O empreendedor está na capital, Cabul, e conta que, apesar de estarem em casa, ninguém se sente seguro. Durante o dia, há tiroteios, tudo está fechado, muita gente tenta fugir e está deslocada de suas casas. “Ninguém sabe o que está por vir.”
“A situação é muito crítica aqui. É muito perigoso ir para fora. Cada um está ficando em casa. Meu irmão, minha esposa e meu filho estão aqui comigo”, relata.
Segundo ele, é possível ver os talibãs circulando pelas ruas. “Em todos os lugares, você pode ver os talibãs, todo o país está em estado de emergência, todos os lugares estão fechados, o aeroporto também está fechado. Muitas pessoas morreram no caos do aeroporto.”
E completa: “A situação atual é muito ruim aqui. Milhões de pessoas estão deslocadas, cada um está preocupado com o que vai acontecer. Ninguém esperava a queda do Afeganistão depois de 20 anos de ocupação [americana]”.
Masood era criança quando os Estados Unidos iniciaram a ocupação e por isso diz que não se lembra de como era o país antes disso. Mas que o medo imposto pelo Talibã voltou à tona. “Tem havido caos desde a chegada do Talibã. Alguns dos nossos amigos partiram para os EUA em avião americano. Há três dias que não saímos de casa. As pessoas têm medo de sair de casa. Muitos tiroteios são ouvidos.”
Ao ser questionado se se sentia seguro em filmar a movimentação da rua de sua janela, disse que não. “Não estamos seguros. Não é seguro filmar algo. Agora está silencioso, mas houve muitos tiros ontem. Há um caos na cidade, e as pessoas estão fugindo.”
Ele conta que sua família está abastecida de comida e água e que o acesso à internet está mantido. Sua grande preocupação, mencionada várias vezes, é obter vistos para sua família conseguir sair de Cabul o quanto antes e voltar para o Brasil, o país em que escolheu morar.
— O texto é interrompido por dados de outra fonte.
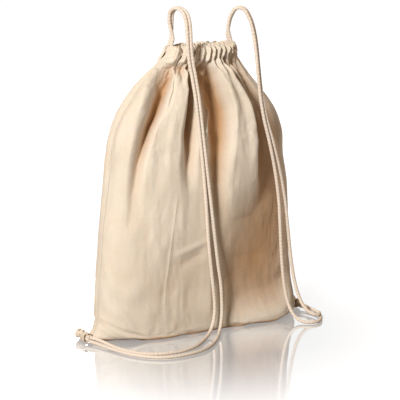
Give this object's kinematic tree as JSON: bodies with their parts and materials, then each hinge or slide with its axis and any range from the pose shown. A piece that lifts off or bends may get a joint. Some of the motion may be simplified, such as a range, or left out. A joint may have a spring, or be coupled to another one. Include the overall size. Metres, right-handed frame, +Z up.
{
  "type": "drawstring backpack",
  "caption": "Cotton canvas drawstring sack standing filled on its base, its mouth gathered on cords that come back down as doubled shoulder straps tied to loops at the bottom corners.",
  "frame": {"origin": "on the floor, at the middle of the outline of the sack and its two corner tabs", "axes": "+Z up, X across the bag from the left corner to the right, Y through it, with the shoulder straps in front of the -Y panel"},
  "size_m": [0.3782, 0.1938, 0.4657],
  "materials": {
    "natural_canvas": "matte plain-weave cotton",
    "folded_canvas": "matte plain-weave cotton, doubled and stitched",
    "overlocked_canvas": "raw cotton edge under overlock thread",
    "cotton_cord": "matte braided cotton",
    "cotton_thread": "matte twisted cotton"
  },
  "bodies": {
    "bag": {"back_panel": "natural_canvas", "front_panel": "natural_canvas", "back_casing": "folded_canvas", "front_casing": "folded_canvas", "back_casing_stitch": "cotton_thread", "front_casing_stitch": "cotton_thread", "left_side_seam": "overlocked_canvas", "right_side_seam": "overlocked_canvas", "bottom_seam": "overlocked_canvas", "left_corner_tab": "folded_canvas", "right_corner_tab": "folded_canvas", "left_cord_run": "cotton_cord", "right_cord_run": "cotton_cord", "left_knot": "cotton_cord", "right_knot": "cotton_cord"},
    "left_strap": {"left_strand_a": "cotton_cord", "left_strand_b": "cotton_cord"},
    "right_strap": {"right_strand_a": "cotton_cord", "right_strand_b": "cotton_cord"}
  },
  "joints": [
    {"name": "left_strap_swing", "type": "hinge", "parent": "bag", "child": "left_strap", "pos_m": [-0.177, -0.0135, 0.0069], "axis": [-0.3288, -0.0312, -0.9439], "range_deg": [0, 120]},
    {"name": "right_strap_swing", "type": "hinge", "parent": "bag", "child": "right_strap", "pos_m": [0.1769, -0.0235, 0.0069], "axis": [-0.27, 0.0552, 0.9613], "range_deg": [0, 30]}
  ]
}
Masood afirma que enviou alguns e-mails desde maio para a Embaixada brasileira no Paquistão, para obter vistos para a mulher, o filho e o irmão, mas a resposta foi sempre a mesma: negativa.
“Eles dizem que, devido ao coronavírus, não estão emitindo. Só por isso fiquei em Cabul, senão já estaríamos no Brasil.” E espera que agora, com a situação de emergência em que se encontra o Afeganistão, a resposta mude.
O G1 entrou em contato com o Itamaraty para saber o posicionamento oficial do Ministério das Relações Exteriores sobre casos como o da família do empreendedor, mas, até a última atualização desta reportagem, não obteve resposta.
Em nota divulgada na segunda-feira (16), o ministério afirmou que o “governo brasileiro expressa sua profunda preocupação com a deterioração da situação no Afeganistão e as graves violações dos direitos humanos” e que “não há registro de brasileiros atualmente residindo ou em trânsito no Afeganistão”, mas não se manifestou sobre eventuais pedidos de refúgio.